Emigration Immigration et naturalisation Différence
Angleterre (1880) 228,473 68,316 160,157
Allemagne (1870)[9] 33,327 5,323 28,004
France[10] 2,793 » »

Ainsi, en compte final, nous trouvons que, dans l’année 1879; le croît en hommes a été le suivant pour les trois pays que nous comparons ici.


Allemagne 564,094
Royaume-Uni 276,6233
France 96,647

De quelque manière que se pose la question, elle est résolue toujours de même, et toujours au grand détriment de la nation française.

Nous assistons, — il faut que tous les hommes d’état le sachent, — à un phénomène remarquable et qui est peut-être sans exemple dans l’histoire du monde. Au risque de passer pour paradoxal, je dirai que l’immense développement de l’Amérique aux dépens des nations européennes pèse plus dans les destinées du monde et mérite plus d’intérêt que la destitution d’un sous-préfet ou l’élection d’un conseiller général. Mais nos passions politiques et nos petites querelles locales nous occupent tellement que nous ne voulons pas voir ce qui sera en réalité le grand fait dominant l’histoire du XIXe siècle : la création d’un peuple immense, qui dans une cinquantaine d’années, peut-être même au début du siècle à venir, sera en état d’écraser l’Europe, et l’écrasera, par son commerce, son agriculture, son industrie, son armée, qui pourra être formidable, et sa flotte toute-puissante.

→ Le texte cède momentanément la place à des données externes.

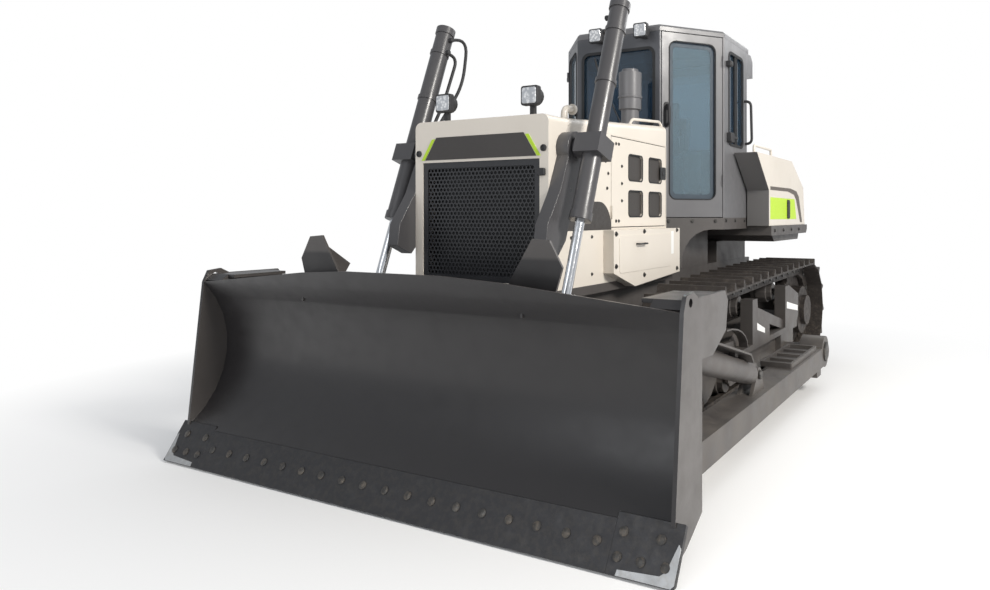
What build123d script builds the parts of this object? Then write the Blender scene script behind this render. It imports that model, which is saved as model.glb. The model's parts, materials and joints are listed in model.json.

Si en effet nous envisageons la progression de la population américaine depuis le commencement du siècle, nous voyons qu’en 1801, d’après la statistique officielle, la population des États-Unis était de 5,305,925. Or elle était pour le même territoire, en 1880, de 50,438,950. Par conséquent, en quatre-vingts ans, la population des États-Unis a décuplé ; de sorte que, si, comme tout le fait. supposer, l’augmentation continue dans les mêmes proportions, en l’année 1960, époque que ne verra certainement pas celui qui écrit ces lignes, mais que verront peut-être ses enfans, il y aura 500 millions d’habitans aux États-Unis, c’est-à-dire plus que dans toute l’Europe[11]. Dans dix-huit ans, ce qui n’est rien pour une nation, la population des États-Unis sera de 85 millions d’hommes, c’est-à-dire plus considérable que ne le sont la France et l’Allemagne réunies. Quoique l’excédent des naissances sur les décès ait toujours été très considérable dans l’Amérique du Nord, c’est cependant par l’immigration européenne qu’a pu augmenter dans des proportions aussi formidables la population de l’Amérique. En quinze ans, l’Europe a fourni à l’Amérique environ quatre millions d’hommes, environ 250,000 individus par an, principalement des Irlandais et des Allemands.

Nous n’avons pas à insister sur les dangers que fait courir à la prospérité et à la sécurité de l’Europe cette puissance colossale, grandissant chaque jour. Pour le moment, constatons seulement que ce n’est pas l’émigration française qui augmente la population des États-Unis.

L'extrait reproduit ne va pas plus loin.